The same day he traveled to Hopkinsville, Gov. Beshear visited Mayfield and met with local leaders in Graves and Hopkins counties to discuss cleanup and rebuilding efforts.
“Our priority continues to remain helping our Western Kentucky families recover and rebuild by working with our local, state and federal partners to ensure access to programs, resources and benefits are available to those in need,” said Gov. Beshear.
Governor Delivers State of the Commonwealth Address
Last night, Gov. Beshear delivered his third State of the Commonwealth address, noting this year’s speech feels both the toughest – as the state faced the most deadly tornado outbreak, numerous natural disasters and a worldwide pandemic – and the most exciting, because of the state’s record-breaking job growth and economic investments. To learn more, see the full release. Click here to read the transcript of the Governor’s State of the Commonwealth address.
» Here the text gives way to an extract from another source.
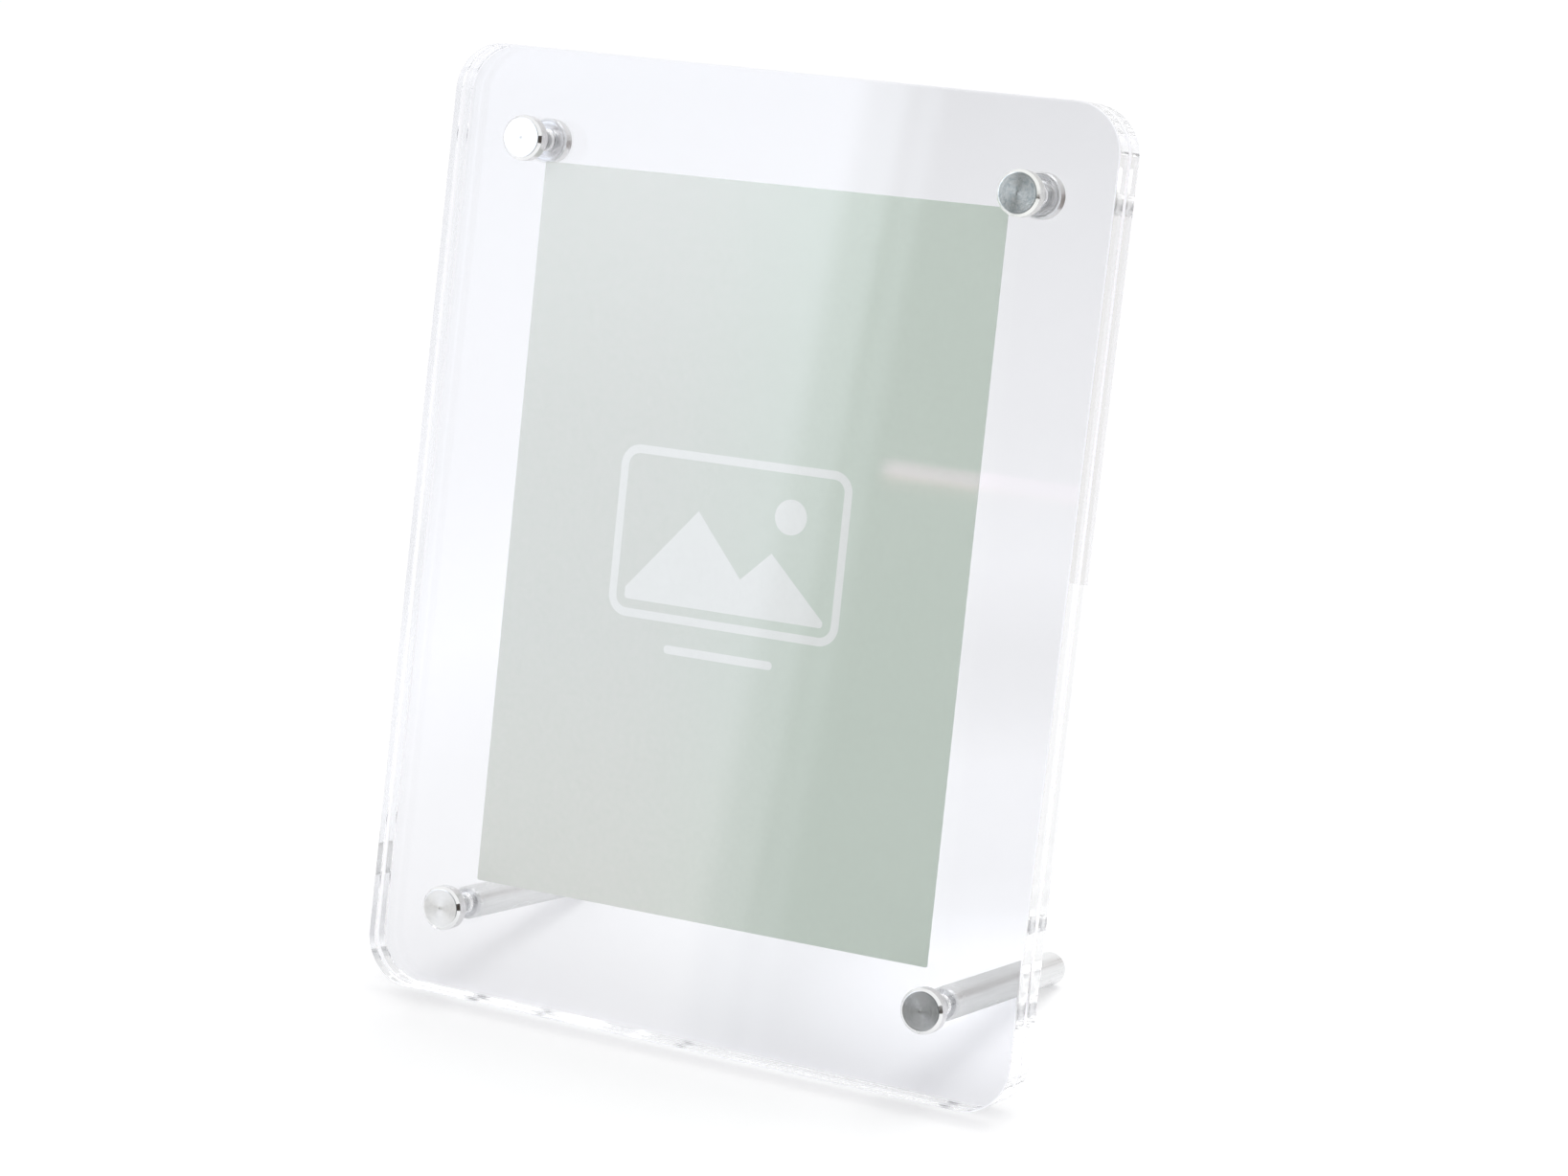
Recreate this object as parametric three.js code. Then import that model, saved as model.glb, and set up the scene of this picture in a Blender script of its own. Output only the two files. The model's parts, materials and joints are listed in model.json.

Kentucky County Unemployment Data
Unemployment rates fell in all 120 counties between November 2020 and November 2021, according to the Kentucky Center for Statistics (KYSTATS), an agency of the Kentucky Education and Workforce Development Cabinet. The comparable, unadjusted unemployment rate for the state was 3% for November 2021, and 3.9% for the nation. To learn more, see the full release.
Team Kentucky All-Stars
Today, Gov. Beshear honored Jack Brammer, Frankfort bureau chief for the Lexington Herald-Leader and a member of the Kentucky Journalism Hall of Fame, as a Team Kentucky All-Star, following his retirement on Dec. 30, 2021. Brammer reported for the Herald-Leader for 43 years, covering 10 Kentucky governors.
“Jack, thank you for more than 43 years in the Capitol providing quality journalism that is so critical to Kentuckians and our communities,” said Gov. Beshear. “I know the Capitol will miss Jack and so will we.”